◆ RECORDS PROVIDED ◆

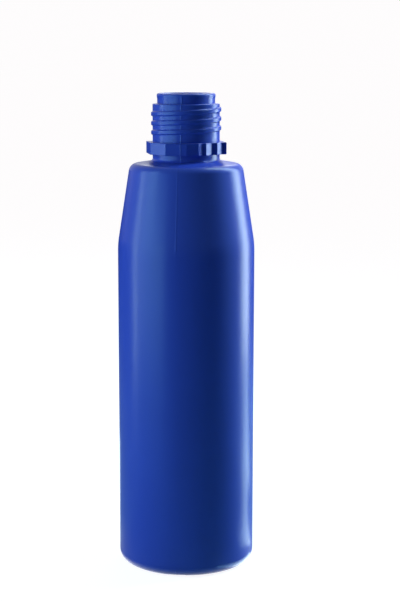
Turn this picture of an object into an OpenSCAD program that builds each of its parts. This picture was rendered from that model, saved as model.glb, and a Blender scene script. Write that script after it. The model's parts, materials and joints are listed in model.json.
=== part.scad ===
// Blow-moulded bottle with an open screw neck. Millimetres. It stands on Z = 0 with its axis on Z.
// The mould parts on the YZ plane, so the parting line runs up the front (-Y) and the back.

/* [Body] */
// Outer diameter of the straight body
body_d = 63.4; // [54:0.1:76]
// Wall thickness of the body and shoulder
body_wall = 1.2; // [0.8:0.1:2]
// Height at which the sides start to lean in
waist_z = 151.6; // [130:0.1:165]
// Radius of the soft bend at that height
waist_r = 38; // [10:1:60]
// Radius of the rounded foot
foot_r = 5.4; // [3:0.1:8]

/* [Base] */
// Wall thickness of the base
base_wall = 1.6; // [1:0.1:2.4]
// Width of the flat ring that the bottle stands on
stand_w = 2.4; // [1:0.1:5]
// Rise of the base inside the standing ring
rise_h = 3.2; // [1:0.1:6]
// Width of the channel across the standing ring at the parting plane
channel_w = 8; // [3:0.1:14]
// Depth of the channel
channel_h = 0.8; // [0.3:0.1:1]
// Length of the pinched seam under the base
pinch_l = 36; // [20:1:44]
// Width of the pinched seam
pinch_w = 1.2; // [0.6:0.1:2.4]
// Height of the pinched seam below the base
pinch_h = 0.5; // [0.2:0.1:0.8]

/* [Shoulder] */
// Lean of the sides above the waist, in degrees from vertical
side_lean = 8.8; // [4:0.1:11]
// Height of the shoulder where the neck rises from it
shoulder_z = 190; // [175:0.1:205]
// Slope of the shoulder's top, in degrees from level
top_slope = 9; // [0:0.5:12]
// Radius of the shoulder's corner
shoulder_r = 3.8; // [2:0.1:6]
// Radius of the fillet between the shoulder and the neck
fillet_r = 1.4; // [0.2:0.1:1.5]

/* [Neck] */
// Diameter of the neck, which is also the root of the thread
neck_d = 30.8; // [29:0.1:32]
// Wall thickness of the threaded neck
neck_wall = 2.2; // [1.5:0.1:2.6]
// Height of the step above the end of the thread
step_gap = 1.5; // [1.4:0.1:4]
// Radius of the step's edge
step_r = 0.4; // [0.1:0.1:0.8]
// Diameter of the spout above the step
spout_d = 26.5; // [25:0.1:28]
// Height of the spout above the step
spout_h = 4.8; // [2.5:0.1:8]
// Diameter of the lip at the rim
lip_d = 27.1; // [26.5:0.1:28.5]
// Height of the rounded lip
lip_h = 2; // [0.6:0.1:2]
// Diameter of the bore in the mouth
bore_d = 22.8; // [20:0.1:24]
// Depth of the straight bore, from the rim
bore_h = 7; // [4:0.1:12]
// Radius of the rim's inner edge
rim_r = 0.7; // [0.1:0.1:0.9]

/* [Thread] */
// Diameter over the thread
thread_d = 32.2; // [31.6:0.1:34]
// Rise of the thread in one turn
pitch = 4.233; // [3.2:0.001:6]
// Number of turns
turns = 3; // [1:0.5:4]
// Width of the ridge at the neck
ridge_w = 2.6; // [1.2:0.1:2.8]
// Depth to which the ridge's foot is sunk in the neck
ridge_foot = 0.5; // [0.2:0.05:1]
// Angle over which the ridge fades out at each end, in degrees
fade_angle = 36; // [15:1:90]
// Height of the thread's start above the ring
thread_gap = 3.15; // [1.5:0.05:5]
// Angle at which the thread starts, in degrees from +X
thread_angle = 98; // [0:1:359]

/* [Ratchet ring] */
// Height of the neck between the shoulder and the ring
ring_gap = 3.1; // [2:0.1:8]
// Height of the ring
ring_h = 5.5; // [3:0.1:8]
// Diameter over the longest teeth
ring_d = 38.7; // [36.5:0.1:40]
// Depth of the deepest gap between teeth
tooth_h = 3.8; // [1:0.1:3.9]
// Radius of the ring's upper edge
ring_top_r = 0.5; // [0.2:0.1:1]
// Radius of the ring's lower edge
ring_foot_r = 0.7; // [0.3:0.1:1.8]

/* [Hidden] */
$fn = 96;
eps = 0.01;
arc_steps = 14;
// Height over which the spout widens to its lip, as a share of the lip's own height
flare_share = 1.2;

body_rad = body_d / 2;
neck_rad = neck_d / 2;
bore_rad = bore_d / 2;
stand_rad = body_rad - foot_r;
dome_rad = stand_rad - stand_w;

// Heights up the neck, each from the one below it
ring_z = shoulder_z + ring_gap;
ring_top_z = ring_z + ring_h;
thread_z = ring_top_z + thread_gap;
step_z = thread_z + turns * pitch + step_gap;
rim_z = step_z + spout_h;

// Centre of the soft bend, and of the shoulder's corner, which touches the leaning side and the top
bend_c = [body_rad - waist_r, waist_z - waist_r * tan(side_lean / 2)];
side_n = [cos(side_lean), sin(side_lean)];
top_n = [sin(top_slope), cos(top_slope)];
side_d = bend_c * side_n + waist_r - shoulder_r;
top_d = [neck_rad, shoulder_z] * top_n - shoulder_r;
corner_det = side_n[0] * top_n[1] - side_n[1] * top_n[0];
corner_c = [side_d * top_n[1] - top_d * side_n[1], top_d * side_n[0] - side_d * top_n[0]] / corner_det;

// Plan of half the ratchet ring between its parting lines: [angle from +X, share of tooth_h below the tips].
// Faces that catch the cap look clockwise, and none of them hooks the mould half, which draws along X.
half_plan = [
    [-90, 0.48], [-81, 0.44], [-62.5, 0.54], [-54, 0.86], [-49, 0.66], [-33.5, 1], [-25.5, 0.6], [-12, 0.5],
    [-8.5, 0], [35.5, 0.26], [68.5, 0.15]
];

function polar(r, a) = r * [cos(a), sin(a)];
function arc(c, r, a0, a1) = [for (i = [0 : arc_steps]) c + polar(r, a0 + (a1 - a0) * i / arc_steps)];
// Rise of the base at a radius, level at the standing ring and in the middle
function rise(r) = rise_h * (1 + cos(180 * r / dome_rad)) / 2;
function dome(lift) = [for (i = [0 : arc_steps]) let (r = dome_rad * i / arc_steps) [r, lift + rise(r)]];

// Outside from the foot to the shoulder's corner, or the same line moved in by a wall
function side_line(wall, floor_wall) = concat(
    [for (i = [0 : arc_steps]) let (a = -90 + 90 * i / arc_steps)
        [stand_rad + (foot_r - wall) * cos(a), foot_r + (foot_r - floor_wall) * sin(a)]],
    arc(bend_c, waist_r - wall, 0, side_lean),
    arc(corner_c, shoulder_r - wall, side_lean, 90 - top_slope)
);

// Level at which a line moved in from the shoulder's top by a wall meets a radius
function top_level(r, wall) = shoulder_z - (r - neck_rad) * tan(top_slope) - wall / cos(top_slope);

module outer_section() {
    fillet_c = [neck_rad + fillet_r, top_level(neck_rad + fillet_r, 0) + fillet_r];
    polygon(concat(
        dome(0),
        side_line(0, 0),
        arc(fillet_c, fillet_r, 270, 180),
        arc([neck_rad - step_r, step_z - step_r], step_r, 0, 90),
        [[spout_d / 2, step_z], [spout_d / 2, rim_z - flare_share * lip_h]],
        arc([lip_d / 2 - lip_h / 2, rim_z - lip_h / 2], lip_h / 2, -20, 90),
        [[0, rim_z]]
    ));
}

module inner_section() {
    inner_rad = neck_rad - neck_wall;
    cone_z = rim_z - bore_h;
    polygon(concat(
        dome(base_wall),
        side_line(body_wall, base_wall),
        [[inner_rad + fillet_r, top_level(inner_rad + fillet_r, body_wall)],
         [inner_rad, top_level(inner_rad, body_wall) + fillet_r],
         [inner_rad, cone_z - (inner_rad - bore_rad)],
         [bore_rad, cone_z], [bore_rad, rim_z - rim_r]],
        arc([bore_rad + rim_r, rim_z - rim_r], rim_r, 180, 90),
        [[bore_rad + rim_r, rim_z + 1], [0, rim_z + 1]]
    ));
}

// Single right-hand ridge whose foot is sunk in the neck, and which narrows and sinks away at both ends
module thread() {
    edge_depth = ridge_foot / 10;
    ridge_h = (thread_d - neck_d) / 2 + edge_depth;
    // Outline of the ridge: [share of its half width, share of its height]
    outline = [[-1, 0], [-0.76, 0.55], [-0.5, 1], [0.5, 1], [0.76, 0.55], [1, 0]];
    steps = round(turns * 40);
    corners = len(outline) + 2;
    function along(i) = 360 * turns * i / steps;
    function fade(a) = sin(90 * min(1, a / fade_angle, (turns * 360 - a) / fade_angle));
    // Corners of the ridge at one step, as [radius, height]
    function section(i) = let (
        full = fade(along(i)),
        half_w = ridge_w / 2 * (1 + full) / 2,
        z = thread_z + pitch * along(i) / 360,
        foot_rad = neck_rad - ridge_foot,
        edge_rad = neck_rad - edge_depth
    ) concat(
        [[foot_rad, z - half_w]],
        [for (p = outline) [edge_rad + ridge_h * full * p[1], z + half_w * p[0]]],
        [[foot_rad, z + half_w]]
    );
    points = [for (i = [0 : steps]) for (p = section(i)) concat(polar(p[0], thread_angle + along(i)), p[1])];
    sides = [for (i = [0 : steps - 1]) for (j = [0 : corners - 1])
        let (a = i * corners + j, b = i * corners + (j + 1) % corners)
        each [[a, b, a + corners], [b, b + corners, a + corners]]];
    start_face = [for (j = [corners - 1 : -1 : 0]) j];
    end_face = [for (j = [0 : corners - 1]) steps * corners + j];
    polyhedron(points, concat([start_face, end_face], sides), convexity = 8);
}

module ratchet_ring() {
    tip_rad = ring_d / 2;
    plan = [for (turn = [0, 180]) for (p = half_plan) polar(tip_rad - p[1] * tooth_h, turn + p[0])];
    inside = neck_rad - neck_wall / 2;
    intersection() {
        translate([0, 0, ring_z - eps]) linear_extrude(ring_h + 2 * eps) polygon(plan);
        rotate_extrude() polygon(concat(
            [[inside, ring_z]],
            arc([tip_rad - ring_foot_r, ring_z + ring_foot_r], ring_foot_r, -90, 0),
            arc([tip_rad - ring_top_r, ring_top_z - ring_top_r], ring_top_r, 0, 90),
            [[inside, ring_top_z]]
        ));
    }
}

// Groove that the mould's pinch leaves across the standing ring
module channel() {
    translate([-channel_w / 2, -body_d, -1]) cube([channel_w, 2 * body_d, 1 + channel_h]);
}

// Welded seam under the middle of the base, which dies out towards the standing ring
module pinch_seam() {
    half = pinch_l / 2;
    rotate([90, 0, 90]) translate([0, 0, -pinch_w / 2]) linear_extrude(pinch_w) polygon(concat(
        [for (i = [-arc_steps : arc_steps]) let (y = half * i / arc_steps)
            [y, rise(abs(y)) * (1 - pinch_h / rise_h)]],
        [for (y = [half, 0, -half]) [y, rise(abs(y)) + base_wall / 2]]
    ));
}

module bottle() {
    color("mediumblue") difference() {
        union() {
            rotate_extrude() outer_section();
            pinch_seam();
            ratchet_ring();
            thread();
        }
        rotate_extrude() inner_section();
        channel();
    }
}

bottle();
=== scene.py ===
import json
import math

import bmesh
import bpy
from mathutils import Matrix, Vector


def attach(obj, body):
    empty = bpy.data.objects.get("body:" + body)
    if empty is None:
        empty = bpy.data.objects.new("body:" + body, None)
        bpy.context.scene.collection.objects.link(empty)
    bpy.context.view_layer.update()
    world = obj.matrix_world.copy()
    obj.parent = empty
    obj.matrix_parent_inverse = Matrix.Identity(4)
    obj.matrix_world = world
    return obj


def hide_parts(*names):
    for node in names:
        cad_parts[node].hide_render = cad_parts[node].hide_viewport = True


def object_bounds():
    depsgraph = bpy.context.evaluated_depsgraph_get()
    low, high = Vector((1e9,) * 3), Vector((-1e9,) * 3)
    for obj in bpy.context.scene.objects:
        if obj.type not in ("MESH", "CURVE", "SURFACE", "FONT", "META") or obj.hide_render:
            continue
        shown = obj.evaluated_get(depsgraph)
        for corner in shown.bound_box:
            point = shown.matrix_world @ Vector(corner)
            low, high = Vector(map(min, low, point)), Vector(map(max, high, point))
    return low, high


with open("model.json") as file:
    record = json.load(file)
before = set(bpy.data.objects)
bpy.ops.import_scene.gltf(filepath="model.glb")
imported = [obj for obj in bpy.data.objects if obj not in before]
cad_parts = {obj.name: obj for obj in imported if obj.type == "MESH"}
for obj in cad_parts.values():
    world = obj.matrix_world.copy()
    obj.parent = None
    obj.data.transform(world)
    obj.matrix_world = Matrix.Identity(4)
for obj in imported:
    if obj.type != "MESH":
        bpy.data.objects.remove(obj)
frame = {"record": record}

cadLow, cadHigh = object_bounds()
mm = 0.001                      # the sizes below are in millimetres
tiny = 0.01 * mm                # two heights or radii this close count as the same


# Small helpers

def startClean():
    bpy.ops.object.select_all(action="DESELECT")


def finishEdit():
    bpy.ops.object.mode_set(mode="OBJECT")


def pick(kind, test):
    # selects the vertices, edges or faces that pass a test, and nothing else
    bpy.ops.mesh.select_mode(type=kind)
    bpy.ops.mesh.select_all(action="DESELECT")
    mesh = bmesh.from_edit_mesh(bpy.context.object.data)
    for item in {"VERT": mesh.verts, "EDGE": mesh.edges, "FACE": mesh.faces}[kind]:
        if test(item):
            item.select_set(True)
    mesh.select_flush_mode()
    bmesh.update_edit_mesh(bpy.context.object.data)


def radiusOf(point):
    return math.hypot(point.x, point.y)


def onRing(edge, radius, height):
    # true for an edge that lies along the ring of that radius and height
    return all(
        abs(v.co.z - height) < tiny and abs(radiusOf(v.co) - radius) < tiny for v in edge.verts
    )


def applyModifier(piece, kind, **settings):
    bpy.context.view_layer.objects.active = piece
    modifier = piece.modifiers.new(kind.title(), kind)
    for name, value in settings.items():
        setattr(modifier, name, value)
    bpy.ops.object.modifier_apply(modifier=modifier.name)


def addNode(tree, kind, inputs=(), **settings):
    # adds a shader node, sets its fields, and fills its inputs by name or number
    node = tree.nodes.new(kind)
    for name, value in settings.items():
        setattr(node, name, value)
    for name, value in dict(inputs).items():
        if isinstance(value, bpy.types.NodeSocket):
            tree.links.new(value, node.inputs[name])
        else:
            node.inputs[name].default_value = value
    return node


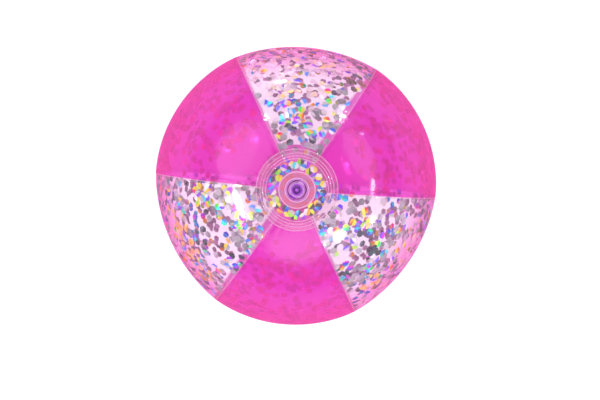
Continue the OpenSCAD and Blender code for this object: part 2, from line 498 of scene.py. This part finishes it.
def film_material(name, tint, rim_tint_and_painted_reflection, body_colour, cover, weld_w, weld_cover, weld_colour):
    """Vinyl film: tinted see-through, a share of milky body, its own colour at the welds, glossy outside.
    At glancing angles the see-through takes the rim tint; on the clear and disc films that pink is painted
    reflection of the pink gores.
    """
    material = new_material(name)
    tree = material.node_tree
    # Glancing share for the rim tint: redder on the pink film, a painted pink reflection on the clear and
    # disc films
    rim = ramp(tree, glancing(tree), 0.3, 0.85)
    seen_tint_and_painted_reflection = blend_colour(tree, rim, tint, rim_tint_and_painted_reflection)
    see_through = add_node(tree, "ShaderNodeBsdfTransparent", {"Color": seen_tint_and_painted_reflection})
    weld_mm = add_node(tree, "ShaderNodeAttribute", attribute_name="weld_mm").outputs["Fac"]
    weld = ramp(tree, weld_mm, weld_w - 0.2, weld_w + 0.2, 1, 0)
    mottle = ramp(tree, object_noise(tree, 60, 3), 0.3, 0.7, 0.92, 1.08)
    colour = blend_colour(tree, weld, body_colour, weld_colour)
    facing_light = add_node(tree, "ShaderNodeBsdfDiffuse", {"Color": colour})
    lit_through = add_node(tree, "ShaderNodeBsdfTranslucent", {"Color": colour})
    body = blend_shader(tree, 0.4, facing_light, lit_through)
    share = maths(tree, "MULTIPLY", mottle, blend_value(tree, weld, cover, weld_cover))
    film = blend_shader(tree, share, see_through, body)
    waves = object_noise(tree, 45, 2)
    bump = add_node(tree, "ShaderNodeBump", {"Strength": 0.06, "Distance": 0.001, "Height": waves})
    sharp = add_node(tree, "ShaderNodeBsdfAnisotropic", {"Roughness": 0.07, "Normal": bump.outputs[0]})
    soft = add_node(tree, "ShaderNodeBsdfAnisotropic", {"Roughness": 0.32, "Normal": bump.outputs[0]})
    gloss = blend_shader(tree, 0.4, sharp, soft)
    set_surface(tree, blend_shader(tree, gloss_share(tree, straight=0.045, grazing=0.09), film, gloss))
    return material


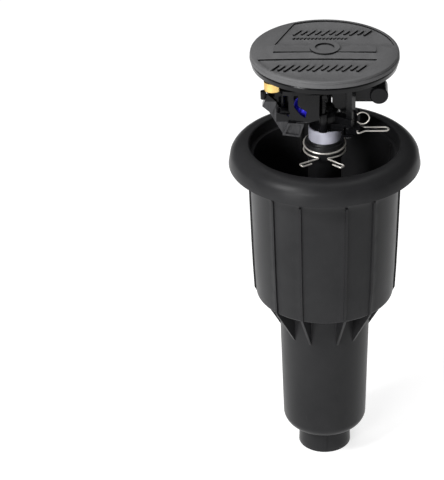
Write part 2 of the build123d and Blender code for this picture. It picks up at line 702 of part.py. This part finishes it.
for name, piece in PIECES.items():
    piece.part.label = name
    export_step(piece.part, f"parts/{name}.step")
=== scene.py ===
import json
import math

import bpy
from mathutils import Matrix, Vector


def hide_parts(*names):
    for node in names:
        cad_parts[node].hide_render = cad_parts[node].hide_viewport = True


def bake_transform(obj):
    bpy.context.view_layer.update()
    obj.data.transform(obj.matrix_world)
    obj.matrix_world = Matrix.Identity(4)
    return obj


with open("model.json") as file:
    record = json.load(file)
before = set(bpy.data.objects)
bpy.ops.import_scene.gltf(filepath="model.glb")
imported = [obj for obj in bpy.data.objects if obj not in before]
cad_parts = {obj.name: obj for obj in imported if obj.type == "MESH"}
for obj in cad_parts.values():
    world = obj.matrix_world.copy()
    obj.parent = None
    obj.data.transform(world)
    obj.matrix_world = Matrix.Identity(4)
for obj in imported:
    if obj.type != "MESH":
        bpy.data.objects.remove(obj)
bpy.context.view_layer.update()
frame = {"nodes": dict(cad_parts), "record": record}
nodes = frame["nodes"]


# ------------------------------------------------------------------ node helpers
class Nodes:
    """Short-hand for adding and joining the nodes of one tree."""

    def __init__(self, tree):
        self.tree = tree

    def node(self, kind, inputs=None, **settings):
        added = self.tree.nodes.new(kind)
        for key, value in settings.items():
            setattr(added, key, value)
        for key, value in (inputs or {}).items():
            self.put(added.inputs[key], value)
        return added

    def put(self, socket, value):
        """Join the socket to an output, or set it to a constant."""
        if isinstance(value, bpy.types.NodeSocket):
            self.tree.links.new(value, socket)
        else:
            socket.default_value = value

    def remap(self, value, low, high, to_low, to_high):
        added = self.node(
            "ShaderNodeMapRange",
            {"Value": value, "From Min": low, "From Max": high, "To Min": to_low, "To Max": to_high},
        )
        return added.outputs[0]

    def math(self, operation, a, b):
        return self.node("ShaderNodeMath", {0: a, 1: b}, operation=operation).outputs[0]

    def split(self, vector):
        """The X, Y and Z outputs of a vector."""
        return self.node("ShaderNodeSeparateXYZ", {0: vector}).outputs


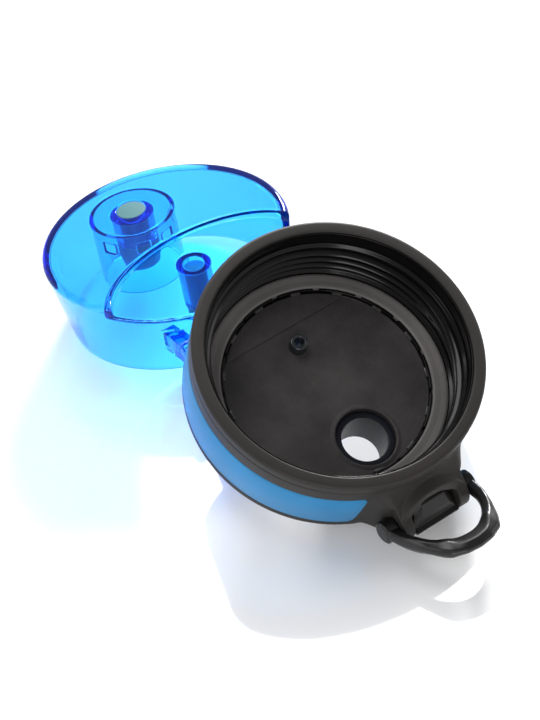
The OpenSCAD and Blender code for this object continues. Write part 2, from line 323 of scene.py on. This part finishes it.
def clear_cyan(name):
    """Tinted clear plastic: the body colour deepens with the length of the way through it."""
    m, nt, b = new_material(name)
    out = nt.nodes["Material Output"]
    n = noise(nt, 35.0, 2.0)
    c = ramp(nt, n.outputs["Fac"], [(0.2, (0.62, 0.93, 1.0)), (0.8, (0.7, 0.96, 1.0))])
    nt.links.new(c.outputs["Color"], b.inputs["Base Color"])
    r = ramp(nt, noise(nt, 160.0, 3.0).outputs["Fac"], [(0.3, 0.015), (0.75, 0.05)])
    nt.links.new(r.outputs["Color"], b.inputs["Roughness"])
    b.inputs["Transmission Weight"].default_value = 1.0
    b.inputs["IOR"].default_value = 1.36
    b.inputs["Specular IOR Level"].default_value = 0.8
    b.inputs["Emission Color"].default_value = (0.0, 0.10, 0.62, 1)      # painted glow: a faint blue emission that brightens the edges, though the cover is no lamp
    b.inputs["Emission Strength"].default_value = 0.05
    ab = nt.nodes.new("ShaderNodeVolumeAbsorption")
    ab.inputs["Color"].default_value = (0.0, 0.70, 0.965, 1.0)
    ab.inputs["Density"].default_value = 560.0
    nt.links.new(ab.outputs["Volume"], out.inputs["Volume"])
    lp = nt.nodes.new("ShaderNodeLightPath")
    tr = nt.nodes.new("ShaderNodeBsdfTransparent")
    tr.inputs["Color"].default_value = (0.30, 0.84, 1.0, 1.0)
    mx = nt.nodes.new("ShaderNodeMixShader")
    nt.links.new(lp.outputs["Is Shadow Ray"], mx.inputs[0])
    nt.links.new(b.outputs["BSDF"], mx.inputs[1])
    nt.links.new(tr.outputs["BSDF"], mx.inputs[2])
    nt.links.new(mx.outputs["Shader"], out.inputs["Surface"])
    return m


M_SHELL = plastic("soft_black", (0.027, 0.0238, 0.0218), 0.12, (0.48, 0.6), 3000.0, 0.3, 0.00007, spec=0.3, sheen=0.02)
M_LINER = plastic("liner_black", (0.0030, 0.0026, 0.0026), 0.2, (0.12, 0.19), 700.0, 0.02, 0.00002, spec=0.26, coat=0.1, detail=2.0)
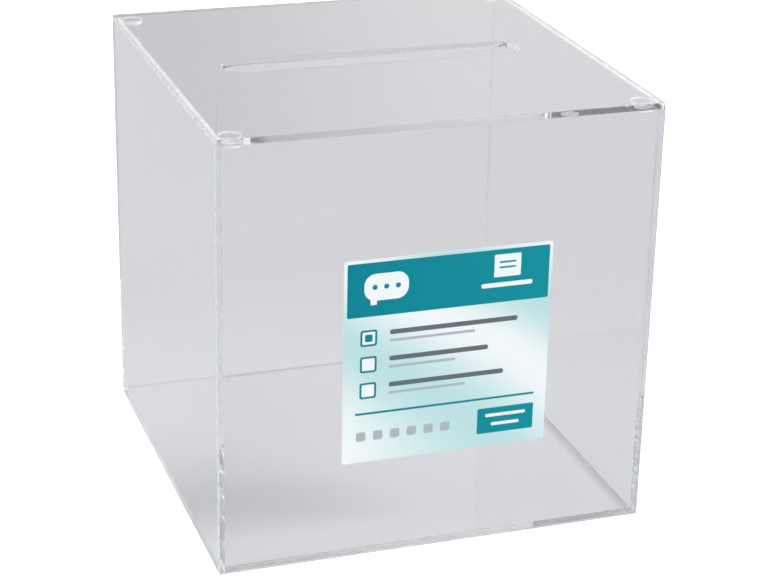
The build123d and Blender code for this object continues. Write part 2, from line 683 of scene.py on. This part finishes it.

◆ GIVEN REQUEST ◆
Exactly the lines from the one holding "towards the standing ring" through the one holding "if obj.type not" should be printed, ends included.

◆ SOLUTION FOR THIS EXERCISE ◆
// Welded seam under the middle of the base, which dies out towards the standing ring
module pinch_seam() {
    half = pinch_l / 2;
    rotate([90, 0, 90]) translate([0, 0, -pinch_w / 2]) linear_extrude(pinch_w) polygon(concat(
        [for (i = [-arc_steps : arc_steps]) let (y = half * i / arc_steps)
            [y, rise(abs(y)) * (1 - pinch_h / rise_h)]],
        [for (y = [half, 0, -half]) [y, rise(abs(y)) + base_wall / 2]]
    ));
}

module bottle() {
    color("mediumblue") difference() {
        union() {
            rotate_extrude() outer_section();
            pinch_seam();
            ratchet_ring();
            thread();
        }
        rotate_extrude() inner_section();
        channel();
    }
}

bottle();
=== scene.py ===
import json
import math

import bmesh
import bpy
from mathutils import Matrix, Vector


def attach(obj, body):
    empty = bpy.data.objects.get("body:" + body)
    if empty is None:
        empty = bpy.data.objects.new("body:" + body, None)
        bpy.context.scene.collection.objects.link(empty)
    bpy.context.view_layer.update()
    world = obj.matrix_world.copy()
    obj.parent = empty
    obj.matrix_parent_inverse = Matrix.Identity(4)
    obj.matrix_world = world
    return obj


def hide_parts(*names):
    for node in names:
        cad_parts[node].hide_render = cad_parts[node].hide_viewport = True


def object_bounds():
    depsgraph = bpy.context.evaluated_depsgraph_get()
    low, high = Vector((1e9,) * 3), Vector((-1e9,) * 3)
    for obj in bpy.context.scene.objects:
        if obj.type not in ("MESH", "CURVE", "SURFACE", "FONT", "META") or obj.hide_render:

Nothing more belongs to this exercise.